There are also things that I am very glad I did not know at the start of the research, because I would have missed out on the joy and insight that comes with discovery, surprise and serendipity of ethnographic fieldwork. As my colleague Christos Varvantakis and I have written elsewhere, we ended up playing a good deal with the children in the study, something that we hadn’t anticipated doing in the context of a ‘research strategy’ and something from which, once we started paying attention, we learnt a lot. We also experimented a good deal with the various methods on the study, for example some children liked photography others didn’t.

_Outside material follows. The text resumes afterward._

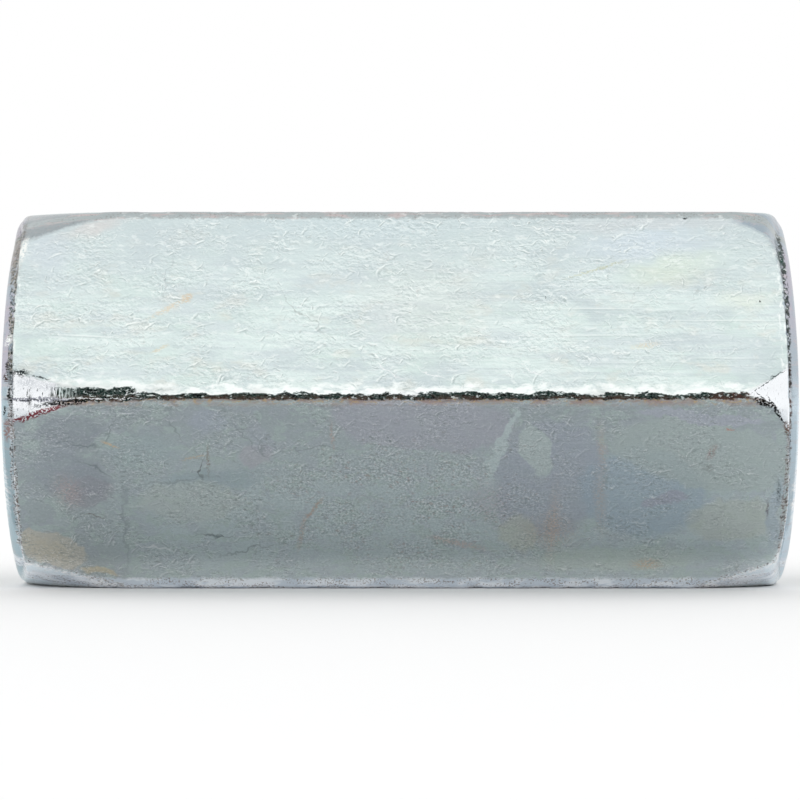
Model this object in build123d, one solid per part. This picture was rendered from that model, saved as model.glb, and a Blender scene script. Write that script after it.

Perhaps then the other thing I wish I had known at the beginning of the study is that it’s okay not to know, and that working things out as one goes along is part of the process; a sentiment that feels very much at odds with the discourses of expertise that we are trained in but one which oddly resonates with understanding personal and social change.
More about Sevasti-Melissa Nolas
Dr. Nolas is a Senior Lecturer in Sociology at Goldsmiths, University of London. Her research areas include: human agency and lived experience; childhood, youth and family lives; civic and political practices across the life course; multimodal ethnography; publics creating methodologies. She is the Principal Investigator of the ERC funded Connectors Study and the co-editor of entanglements: experiments in multimodal ethnography.